Eurozone inflation data, measured by the Harmonized Index of Consumer Prices (HICP), is an important econometric for the Euro. If inflation rises more than expected, especially if above the ECB’s 2% target, it obliges the ECB to raise interest rates to bring it back under control. Relatively high interest rates compared to its counterparts will usually benefit the Euro, as it makes the region more attractive as a place for global investors to park their money.
Data releases gauge the health of the economy and can impact on the Euro. Indicators such as GDP, Manufacturing and Services PMIs, employment, and consumer sentiment surveys can all influence the direction of the single currency. A strong economy is good for the Euro. Not only does it attract more foreign investment but it may encourage the ECB to put up interest rates, which will directly strengthen the Euro. Otherwise, if economic data is weak, the Euro is likely to fall. Economic data for the four largest economies in the euro area (Germany, France, Italy and Spain) are especially significant, as they account for 75% of the Eurozone’s economy.
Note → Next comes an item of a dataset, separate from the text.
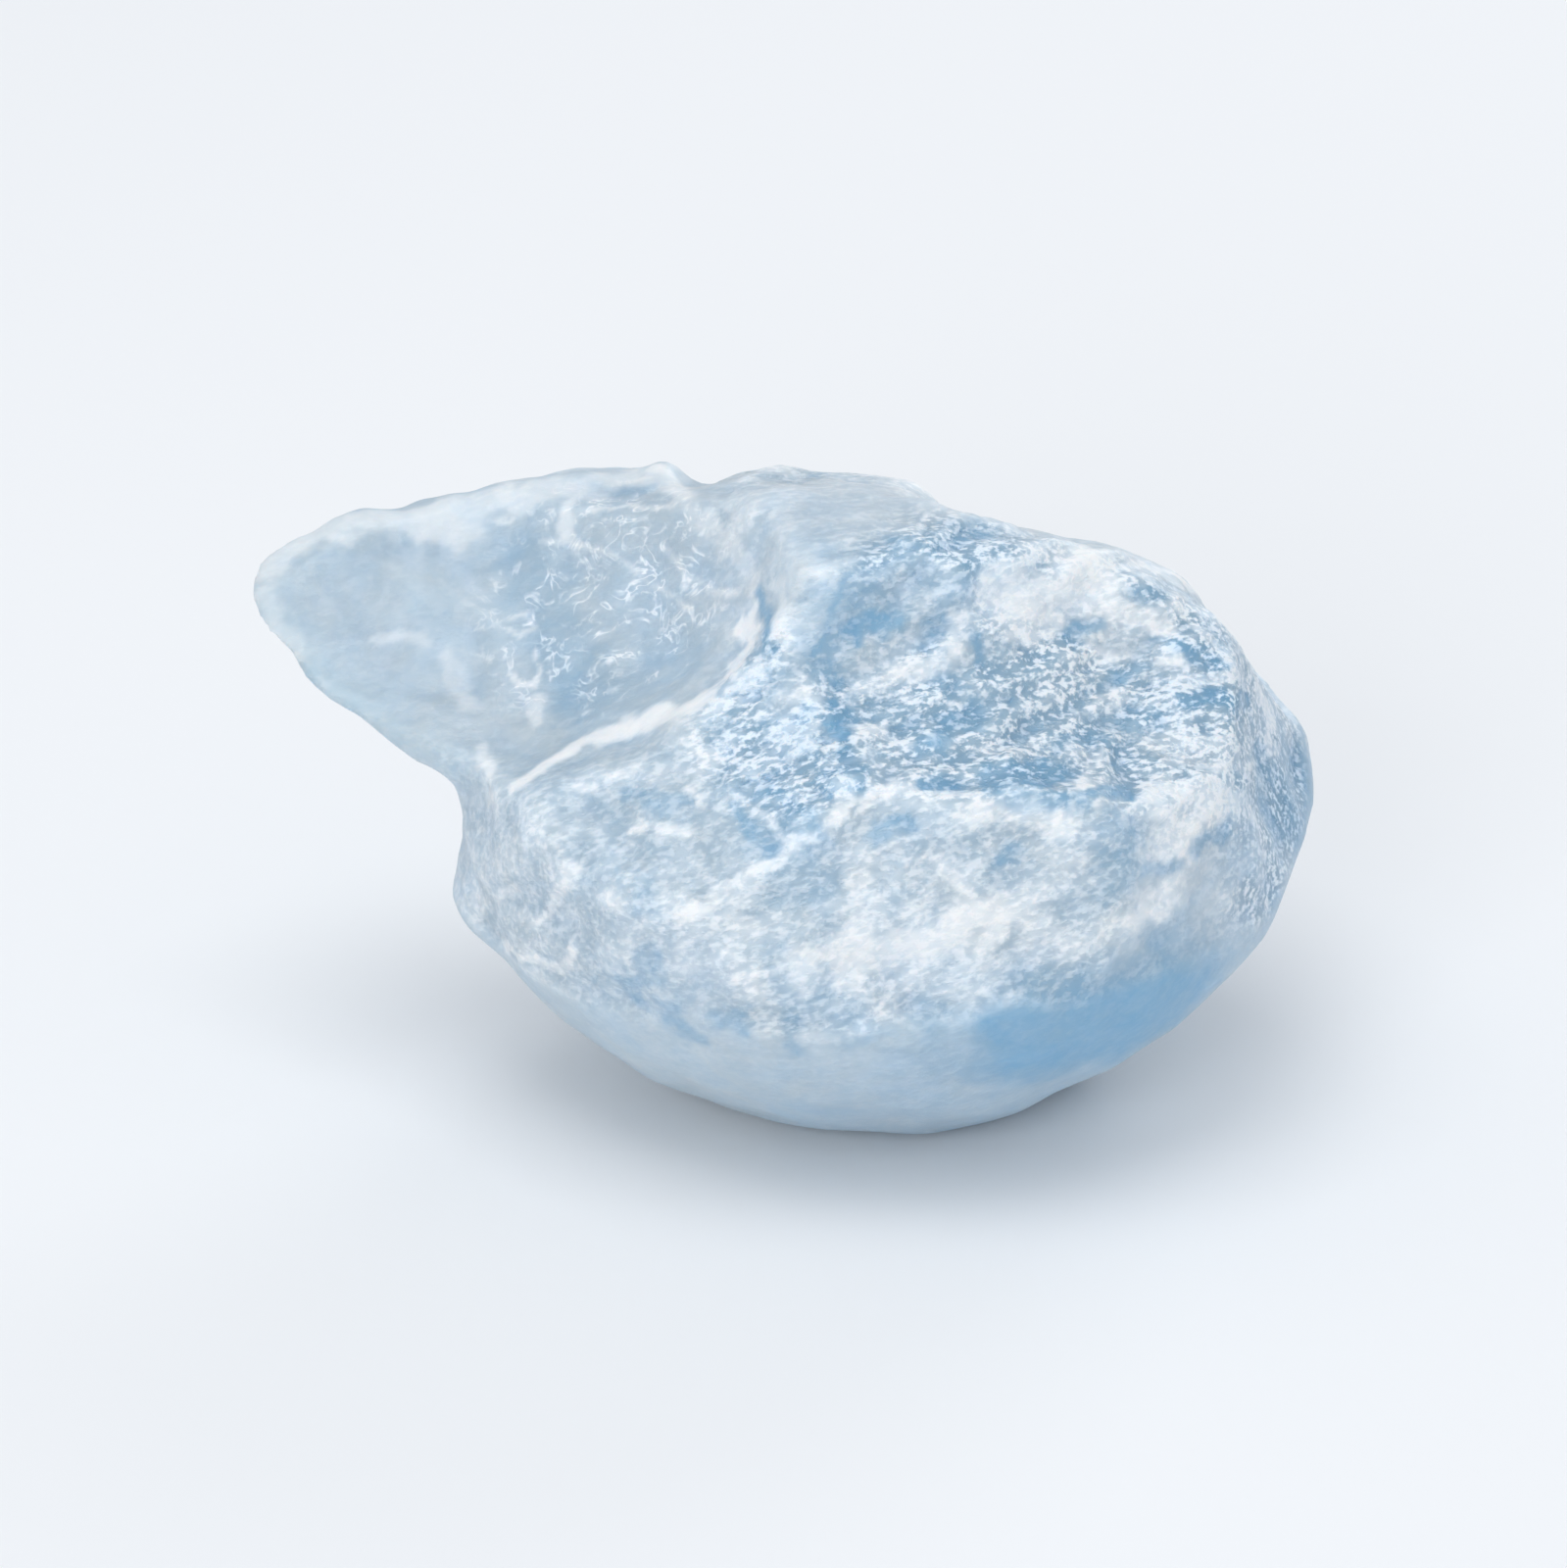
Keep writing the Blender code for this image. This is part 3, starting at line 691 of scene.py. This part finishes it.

Another significant data release for the Euro is the Trade Balance. This indicator measures the difference between what a country earns from its exports and what it spends on imports over a given period. If a country produces highly sought after exports then its currency will gain in value purely from the extra demand created from foreign buyers seeking to purchase these goods. Therefore, a positive net Trade Balance strengthens a currency and vice versa for a negative balance.